B: I like your choice. I'd rather have the same.



7. Lunch for Two

(Jane and Robert are out shopping. It's almost 2 o 'clock— high time to have lunch)

Jane: It's nearly two o'clock and we haven't eaten anything since breakfast. Let's go and have lunch somewhere before we do any more shopping.: There is no need for us to starve.

Robert: That's exactly how I feel. There is a small Italian place on the other side of the road. Shall we try that?

Jane: Yes, let's. (They enter the restaurant) Oh! it smells good in here. It'll be lovely to sit down after our marathon this morning.

Robert: There is a table for two in the corner. Sit down, Jane. Have a look at, the menu and tell me whether there is anything worth ordering.

Jane: There seem to be six different sauces to have with the spaghetti but they're all in Italian and I don't recognize any of them. Oh, here you are, there's a translation as well. You can have spaghetti with mushrooms and chicken, with minced beef, or with lobster sauce. Mmm, I'm going to try that.

Robert: Lobster sauce? That sounds horrible. It's a constant surprise to me what strange things people eat.

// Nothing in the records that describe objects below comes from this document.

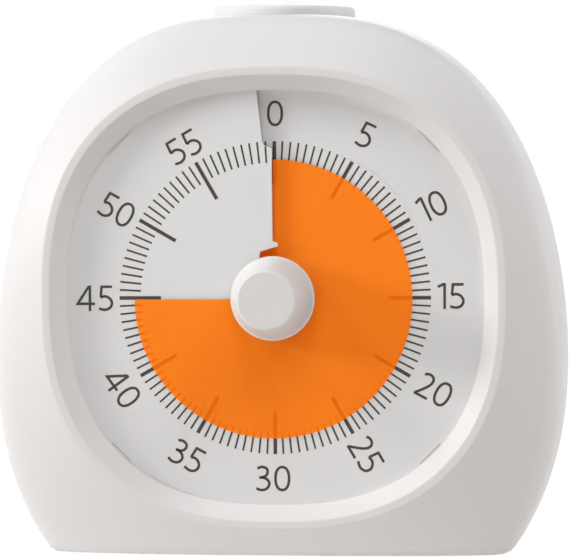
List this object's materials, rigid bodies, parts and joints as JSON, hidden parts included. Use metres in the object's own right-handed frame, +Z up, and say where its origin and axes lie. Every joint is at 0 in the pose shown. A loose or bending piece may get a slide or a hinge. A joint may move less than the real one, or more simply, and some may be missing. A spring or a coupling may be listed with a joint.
{
  "type": "visual countdown timer",
  "caption": "White dome-shaped desktop visual timer with a numbered dial, a see-through orange time disc, a conical centre knob and a round top button.",
  "frame": {"origin": "middle of the overall box, on the plane that the timer stands on", "axes": "+X to the right of the dial as a viewer in front sees it, +Y from the dial to the back, +Z up"},
  "size_m": [0.095, 0.047, 0.0917],
  "materials": {
    "case_white": "satin moulded ABS, a very fine grain",
    "dial_white": "matt moulded plate with printed dark ticks and numbers",
    "disc_orange": "dyed, slightly see-through film",
    "knob_white": "satin moulded ABS",
    "button_white": "satin moulded ABS",
    "frame_grey": "plain moulded plastic",
    "gear_ivory": "plain acetal",
    "steel": "plain turned or rolled steel",
    "spring_steel": "nickel-plated spring wire and strip",
    "copper_wire": "enamelled copper winding",
    "magnet_grey": "sintered magnet",
    "board_green": "glass-fibre board with green lacquer",
    "part_black": "moulded black plastic",
    "speaker_black": "black coated steel cup",
    "slider_grey": "moulded grey plastic",
    "cell_wrap": null
  },
  "bodies": {
    "case": {"front_housing": "case_white", "rear_cover": "case_white", "dial_plate": "dial_white", "mounting_plate": "frame_grey", "transfer_pin": "steel", "motor_coil": "copper_wire", "motor_can": "steel", "movement_cover": "frame_grey", "movement_screws": "steel", "plate_screws": "steel", "case_screws": "steel", "button_spring": "spring_steel", "button_bracket": "frame_grey", "bracket_screws": "steel", "switch_board": "board_green", "tact_switch": "part_black", "circuit_board": "board_green", "board_screws": "steel", "timer_chip": "part_black", "speaker": "speaker_black", "volume_switch": "steel", "battery": "cell_wrap", "flat_contact": "spring_steel", "spring_contact": "spring_steel"},
    "dial_drive": {"spindle": "steel", "knob": "knob_white", "main_wheel": "gear_ivory"},
    "disc": {"timer_disc": "disc_orange"},
    "transfer": {"transfer_gear": "gear_ivory"},
    "rotor": {"motor_pinion": "gear_ivory", "motor_rotor": "magnet_grey"},
    "button": {"top_button": "button_white"},
    "volume": {"volume_slider": "slider_grey"},
    "door": {"battery_door": "case_white"}
  },
  "joints": [
    {"name": "knob_turn", "type": "hinge", "parent": "case", "child": "dial_drive", "pos_m": [0, 0, 0.0424], "axis": [0, 1, 0], "range_deg": [-270, 90]},
    {"name": "disc_feed", "type": "slide", "parent": "dial_drive", "child": "disc", "axis": [0, -1, 0], "range_m": [-0.00113, 0.00038]},
    {"name": "transfer_spin", "type": "hinge", "parent": "case", "child": "transfer", "pos_m": [0.01755, 0, 0.0424], "axis": [0, 1, 0], "range_deg": [-540, 1620]},
    {"name": "rotor_spin", "type": "hinge", "parent": "case", "child": "rotor", "pos_m": [0.01755, 0, 0.05445], "axis": [0, 1, 0], "range_deg": [-6480, 2160]},
    {"name": "button_press", "type": "slide", "parent": "case", "child": "button", "axis": [0, 0, -1], "range_m": [0, 0.0012], "stiffness_N_per_m": 250, "springref_m": -0.002, "deforming": ["button_spring"]},
    {"name": "volume_slide", "type": "slide", "parent": "case", "child": "volume", "axis": [1, 0, 0], "range_m": [-0.002, 0.002]},
    {"name": "door_swing", "type": "hinge", "parent": "case", "child": "door", "pos_m": [0, 0.0235, 0.0151], "axis": [-1, 0, 0], "range_deg": [0, 80]}
  ],
  "couplings": [
    {"joint": "disc_feed", "follows": "knob_turn", "m_per_rad": 0.00023873},
    {"joint": "transfer_spin", "follows": "knob_turn", "ratio": -6},
    {"joint": "rotor_spin", "follows": "knob_turn", "ratio": 24}
  ]
}
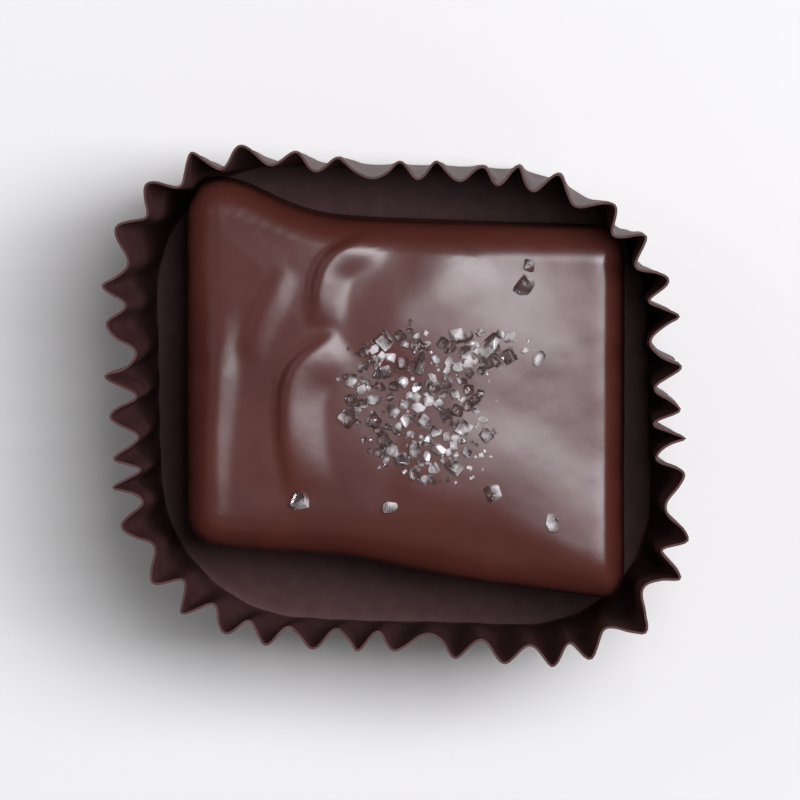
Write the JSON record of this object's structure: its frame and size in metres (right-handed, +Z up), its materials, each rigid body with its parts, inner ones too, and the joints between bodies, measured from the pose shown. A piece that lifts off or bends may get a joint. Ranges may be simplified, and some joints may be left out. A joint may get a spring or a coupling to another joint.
{
  "type": "salted caramel candy",
  "caption": "Square caramel coated in rippled dark chocolate, topped with coarse white salt and sitting in a fluted dark brown paper cup.",
  "frame": {"origin": "on the surface that the paper cup stands on, under the middle of the cup's rim", "axes": "+X to the right and +Y away from a person who looks down on the piece, +Z up"},
  "size_m": [0.0362, 0.0319, 0.019],
  "materials": {
    "dark_chocolate": "satin",
    "brown_paper": "matte"
  },
  "bodies": {
    "root": {"coated_caramel": "dark_chocolate", "paper_cup": "brown_paper"}
  },
  "joints": []
}
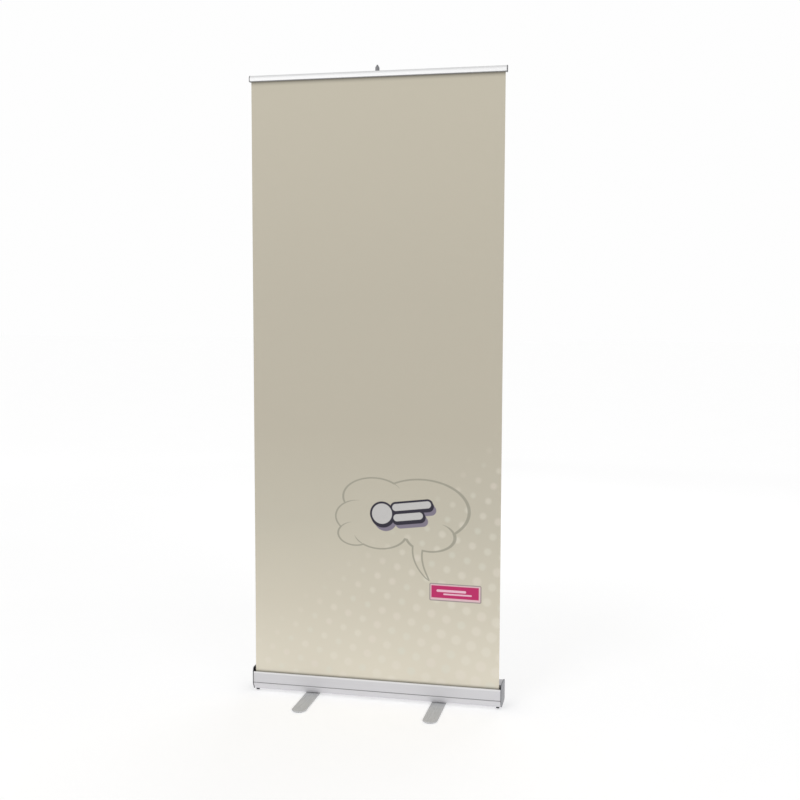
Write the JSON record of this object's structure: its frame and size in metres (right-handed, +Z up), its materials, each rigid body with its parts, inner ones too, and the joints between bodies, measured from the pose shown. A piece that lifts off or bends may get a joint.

Jane: You’ll stick to fish and chips, I suppose, and apple pie and custard?

Robert: No. Roast beef and Yorkshire pudding and baked potatoes.

Jane: It’s incredible to think that after all the effort I’ve made you’re still so conservative about your food.


Useful phrases to remember!

At the restaurant you can address the waiter/waitress with the following words:

• What is ... ? What is it like? Is it fish or meat? How is it cooked? Is it very hot/spicy? Can I have it without spices? What do you recommend? I'll try some/it. I'd like to try ... , please.

• For breakfast/lunch/dessert etc. I'll take/have/I prefer to have ... Will you bring us/me ..., please?

• How much is our bill? Can I have the bill? I'd like to pay my bill right now. How much do I owe you?

And the waiter/waitress addresses you with the words:

• What can I do for you? Can/may I take your order? Have you decided? Have you chosen something? What would you like for breakfast/dessert/an appetizer?

Are you ready to order? What would you like to have? And to follow?